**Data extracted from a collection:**
○ ○ ○ ○

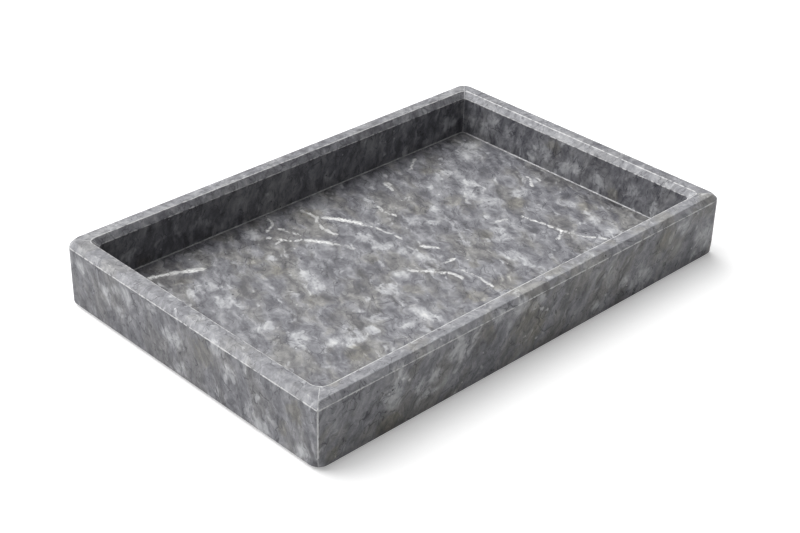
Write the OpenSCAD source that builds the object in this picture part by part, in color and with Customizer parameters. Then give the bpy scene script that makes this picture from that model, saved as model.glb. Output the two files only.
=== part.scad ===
// Rectangular stone tray: a floor slab let in between four mitred walls, glued, on four pads.
// Origin on the table under the middle of the tray, +X along the long side, +Z up.

/* [Tray] */
// Outside length of the tray, along X
tray_l = 300; // [220:5:420]
// Outside width of the tray, along Y
tray_w = 200; // [140:5:300]
// Height from the table to the top of the rim
tray_h = 38; // [30:1:60]

/* [Walls] */
// Thickness of the four wall slabs
wall_t = 12.5; // [10:0.5:20]
// Radius of the outer upright corners
outer_corner_r = 8; // [5:0.5:14]
// Radius of the inner upright corners
inner_corner_r = 4; // [2:0.5:8]

/* [Rim] */
// Width and drop of the bevel round the outside of the rim
outer_bevel = 2.8; // [1:0.1:4]
// Width of the bevel round the inside of the rim
inner_bevel_w = 3.2; // [1:0.1:4]
// Drop of the bevel round the inside of the rim
inner_bevel_h = 3.4; // [1:0.1:5]
// Width and rise of the eased edge round the bottom
bottom_ease = 1.2; // [0.4:0.1:3]

/* [Floor] */
// Thickness of the floor slab
floor_t = 10.5; // [6:0.5:15]
// Width of the glue line between the floor slab and the walls
floor_glue = 0.4; // [0.2:0.1:1]
// Width of the glue line in each mitred corner
corner_glue = 0.3; // [0.2:0.1:1]

/* [Pads] */
// Diameter of each pad under the floor slab
pad_d = 14; // [8:1:20]
// Thickness of each pad
pad_h = 1; // [0.5:0.5:3]
// Distance from the edge of the floor slab to the nearest point of a pad
pad_edge = 4; // [1:0.5:15]

/* [Hidden] */
$fn = 96;
// Height of the stone alone, from its underside to the rim
stone_h = tray_h - pad_h;
// Inside length and width of the well
well_l = tray_l - 2 * wall_t;
well_w = tray_w - 2 * wall_t;
// Centre of a pad, measured from the middle of the tray
pad_x = well_l / 2 - floor_glue - pad_edge - pad_d / 2;
pad_y = well_w / 2 - floor_glue - pad_edge - pad_d / 2;
// How far the cutting shapes run past the stone
over = 1;
// How far a mitre cut reaches in from the outside corner
mitre_reach = wall_t + inner_corner_r + over;
wall_grey = [0.44, 0.44, 0.47];
floor_grey = [0.50, 0.50, 0.53];
glue_grey = [0.74, 0.74, 0.75];
pad_grey = [0.16, 0.16, 0.17];

// Section of the solid block that the walls are part of, from one outside face to the other
function block_section(across) = [
    [-across / 2 + bottom_ease, 0],
    [across / 2 - bottom_ease, 0],
    [across / 2, bottom_ease],
    [across / 2, stone_h - outer_bevel],
    [across / 2 - outer_bevel, stone_h],
    [-across / 2 + outer_bevel, stone_h],
    [-across / 2, stone_h - outer_bevel],
    [-across / 2, bottom_ease]
];

// The same section at a corner, from the corner's axis to the outside face
block_corner_section = [
    [0, 0],
    [outer_corner_r - bottom_ease, 0],
    [outer_corner_r, bottom_ease],
    [outer_corner_r, stone_h - outer_bevel],
    [outer_corner_r - outer_bevel, stone_h],
    [0, stone_h]
];

// Section of the well with its flared rim, cut right through the block
function well_section(across) = [
    [-across / 2, -over],
    [across / 2, -over],
    [across / 2, stone_h - inner_bevel_h],
    [across / 2 + inner_bevel_w, stone_h],
    [across / 2 + inner_bevel_w, stone_h + over],
    [-across / 2 - inner_bevel_w, stone_h + over],
    [-across / 2 - inner_bevel_w, stone_h],
    [-across / 2, stone_h - inner_bevel_h]
];

well_corner_section = [
    [0, -over],
    [inner_corner_r, -over],
    [inner_corner_r, stone_h - inner_bevel_h],
    [inner_corner_r + inner_bevel_w, stone_h],
    [inner_corner_r + inner_bevel_w, stone_h + over],
    [0, stone_h + over]
];

// A section run straight along X or along Y
module along_x(section, length) {
    rotate([90, 0, 90]) linear_extrude(height = length, center = true) polygon(section);
}

module along_y(section, length) {
    rotate([90, 0, 0]) linear_extrude(height = length, center = true) polygon(section);
}

// A section turned about the four upright corner axes of a rectangle
module at_corners(section, length, width, r) {
    for (x = [-1, 1], y = [-1, 1])
        translate([x * (length / 2 - r), y * (width / 2 - r), 0])
            rotate_extrude() polygon(section);
}

// Solid block with rounded corners, bevelled rim and eased bottom edge
module block() {
    along_x(block_section(tray_w), tray_l - 2 * outer_corner_r);
    along_y(block_section(tray_l), tray_w - 2 * outer_corner_r);
    at_corners(block_corner_section, tray_l, tray_w, outer_corner_r);
}

// The space inside the walls
module well() {
    along_x(well_section(well_w), well_l - 2 * inner_corner_r);
    along_y(well_section(well_l), well_w - 2 * inner_corner_r);
    at_corners(well_corner_section, well_l, well_w, inner_corner_r);
}

// All four walls as one ring of stone, standing on the pads' height
module wall_ring() {
    translate([0, 0, pad_h]) difference() {
        block();
        well();
    }
}

// Outline of the well, drawn in by a gap
module well_outline(gap) {
    square([well_l - 2 * gap, well_w - 2 * inner_corner_r], center = true);
    square([well_l - 2 * inner_corner_r, well_w - 2 * gap], center = true);
    for (x = [-1, 1], y = [-1, 1])
        translate([x * (well_l / 2 - inner_corner_r), y * (well_w / 2 - inner_corner_r)])
            circle(r = inner_corner_r - gap);
}

// Region that holds one wall on the -Y side, between its two mitre cuts
module mitred_region(length, width) {
    half_glue = corner_glue / sqrt(2);
    translate([0, 0, -over])
        linear_extrude(height = tray_h + 2 * over)
            polygon([
                [-length / 2 + half_glue - over, -width / 2 - over],
                [length / 2 - half_glue + over, -width / 2 - over],
                [length / 2 - half_glue - mitre_reach, -width / 2 + mitre_reach],
                [-length / 2 + half_glue + mitre_reach, -width / 2 + mitre_reach]
            ]);
}

// The long wall on the -Y side
module long_wall() {
    color(wall_grey) intersection() {
        wall_ring();
        mitred_region(tray_l, tray_w);
    }
}

// The short wall on the -X side
module short_wall() {
    color(wall_grey) intersection() {
        wall_ring();
        rotate([0, 0, -90]) mitred_region(tray_w, tray_l);
    }
}

// Glue in the mitred corner on the side given by two signs
module corner_seam(x, y) {
    color(glue_grey) intersection() {
        wall_ring();
        translate([x * tray_l / 2, y * tray_w / 2, tray_h / 2])
            rotate([0, 0, x * y * 45])
                cube([2 * sqrt(2) * mitre_reach, corner_glue, tray_h + 2 * over], center = true);
    }
}

// Slab that makes the floor of the tray
module base_slab() {
    color(floor_grey) translate([0, 0, pad_h])
        linear_extrude(height = floor_t) well_outline(floor_glue);
}

// Glue between the floor slab and the walls
module floor_seam() {
    color(glue_grey) translate([0, 0, pad_h])
        linear_extrude(height = floor_t) difference() {
            well_outline(0);
            well_outline(floor_glue);
        }
}

module front_wall() { long_wall(); }
module back_wall() { mirror([0, 1, 0]) long_wall(); }
module left_wall() { short_wall(); }
module right_wall() { mirror([1, 0, 0]) short_wall(); }

// Round pad under the floor slab on the side given by two signs
module pad(x, y) {
    color(pad_grey) translate([x * pad_x, y * pad_y, 0]) cylinder(d = pad_d, h = pad_h);
}

base_slab();
front_wall();
back_wall();
left_wall();
right_wall();
floor_seam();
corner_seam(-1, -1);  // seam_front_left
corner_seam(1, -1);  // seam_front_right
corner_seam(-1, 1);  // seam_back_left
corner_seam(1, 1);  // seam_back_right
pad(-1, -1);  // pad_front_left
pad(1, -1);  // pad_front_right
pad(-1, 1);  // pad_back_left
pad(1, 1);  // pad_back_right
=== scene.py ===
# Rectangular grey marble tray: a floor slab between four mitred, bevelled walls, on thin pads.
import math

import bmesh
import bpy
import numpy as np
from mathutils import Matrix, Vector, noise


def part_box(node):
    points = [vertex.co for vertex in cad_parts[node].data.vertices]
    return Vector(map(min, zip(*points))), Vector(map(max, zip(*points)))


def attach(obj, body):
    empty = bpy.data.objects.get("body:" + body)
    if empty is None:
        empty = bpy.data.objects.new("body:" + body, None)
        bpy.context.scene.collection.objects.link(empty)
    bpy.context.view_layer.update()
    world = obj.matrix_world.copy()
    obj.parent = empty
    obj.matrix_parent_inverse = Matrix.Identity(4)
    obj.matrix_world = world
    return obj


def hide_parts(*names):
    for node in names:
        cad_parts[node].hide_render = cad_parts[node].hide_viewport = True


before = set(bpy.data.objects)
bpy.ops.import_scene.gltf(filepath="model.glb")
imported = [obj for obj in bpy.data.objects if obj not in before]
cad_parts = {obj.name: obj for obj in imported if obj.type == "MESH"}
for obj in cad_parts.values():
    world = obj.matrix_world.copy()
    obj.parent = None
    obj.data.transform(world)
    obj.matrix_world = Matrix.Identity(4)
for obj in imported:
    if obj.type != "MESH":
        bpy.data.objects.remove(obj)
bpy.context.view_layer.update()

mm = 0.001


def boxInMm(node):
    low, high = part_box(node)
    return [value / mm for value in low], [value / mm for value in high]


# Sizes of the tray in millimetres, all but the wall's thickness taken from the frame
leftLow = boxInMm("left_wall")[0]
frontLow, frontHigh = boxInMm("front_wall")
slabLow, slabHigh = boxInMm("base_slab")
tray = {
    "length": -2 * leftLow[0],
    "width": -2 * frontLow[1],
    "top": frontHigh[2],
    "foot": frontLow[2],
    "wall": 12.5,
    "floorTop": slabHigh[2],
    "slabLength": slabHigh[0] - slabLow[0],
    "slabWidth": slabHigh[1] - slabLow[1],
}
halfLength = tray["length"] / 2
halfWidth = tray["width"] / 2
wellHalfLength = halfLength - tray["wall"]
wellHalfWidth = halfWidth - tray["wall"]

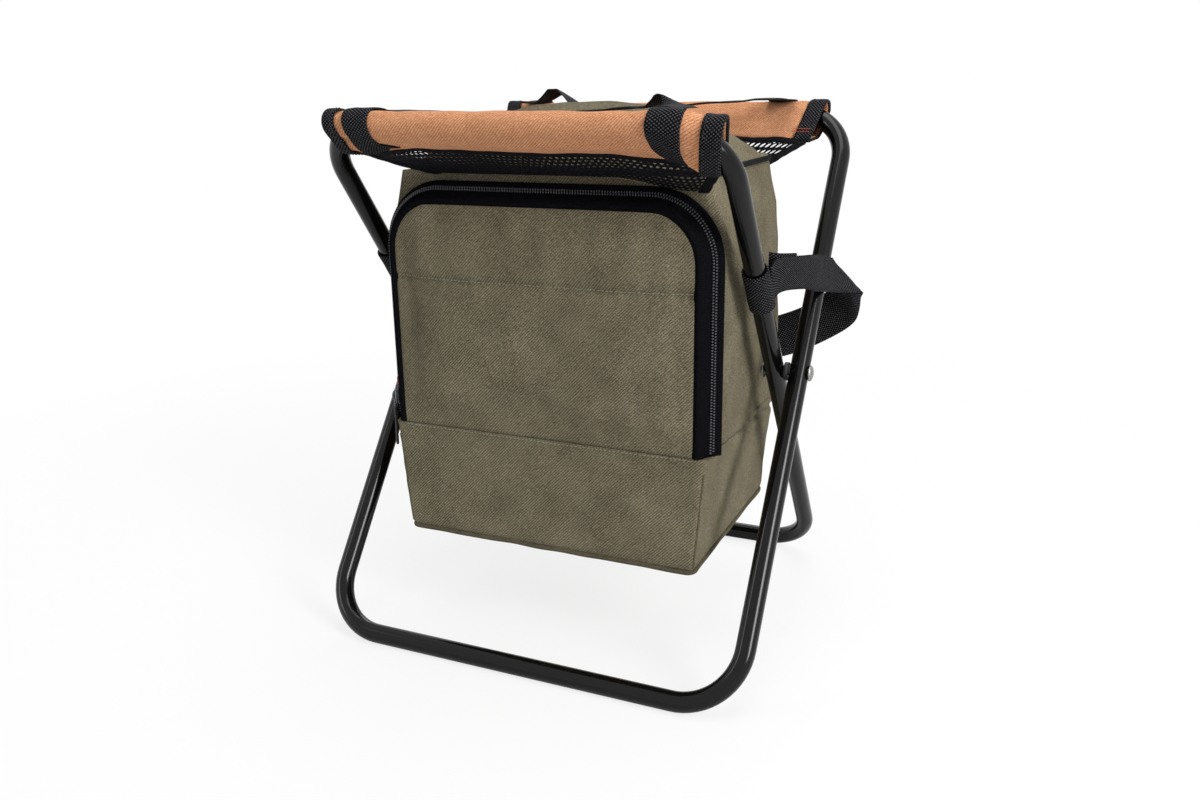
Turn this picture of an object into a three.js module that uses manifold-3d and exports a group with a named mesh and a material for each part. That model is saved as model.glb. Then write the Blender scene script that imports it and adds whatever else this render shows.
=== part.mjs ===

○ ○ ○ ○

**What is needed:** Retype, word for word, every line from the line with "Glue between the floor slab and the walls" to the line with "obj.matrix_parent_inverse = Matrix.Identity(4)", inclusive. Add nothing.

**Output for this task:**
// Glue between the floor slab and the walls
module floor_seam() {
    color(glue_grey) translate([0, 0, pad_h])
        linear_extrude(height = floor_t) difference() {
            well_outline(0);
            well_outline(floor_glue);
        }
}

module front_wall() { long_wall(); }
module back_wall() { mirror([0, 1, 0]) long_wall(); }
module left_wall() { short_wall(); }
module right_wall() { mirror([1, 0, 0]) short_wall(); }

// Round pad under the floor slab on the side given by two signs
module pad(x, y) {
    color(pad_grey) translate([x * pad_x, y * pad_y, 0]) cylinder(d = pad_d, h = pad_h);
}

base_slab();
front_wall();
back_wall();
left_wall();
right_wall();
floor_seam();
corner_seam(-1, -1);  // seam_front_left
corner_seam(1, -1);  // seam_front_right
corner_seam(-1, 1);  // seam_back_left
corner_seam(1, 1);  // seam_back_right
pad(-1, -1);  // pad_front_left
pad(1, -1);  // pad_front_right
pad(-1, 1);  // pad_back_left
pad(1, 1);  // pad_back_right
=== scene.py ===
# Rectangular grey marble tray: a floor slab between four mitred, bevelled walls, on thin pads.
import math

import bmesh
import bpy
import numpy as np
from mathutils import Matrix, Vector, noise


def part_box(node):
    points = [vertex.co for vertex in cad_parts[node].data.vertices]
    return Vector(map(min, zip(*points))), Vector(map(max, zip(*points)))


def attach(obj, body):
    empty = bpy.data.objects.get("body:" + body)
    if empty is None:
        empty = bpy.data.objects.new("body:" + body, None)
        bpy.context.scene.collection.objects.link(empty)
    bpy.context.view_layer.update()
    world = obj.matrix_world.copy()
    obj.parent = empty
    obj.matrix_parent_inverse = Matrix.Identity(4)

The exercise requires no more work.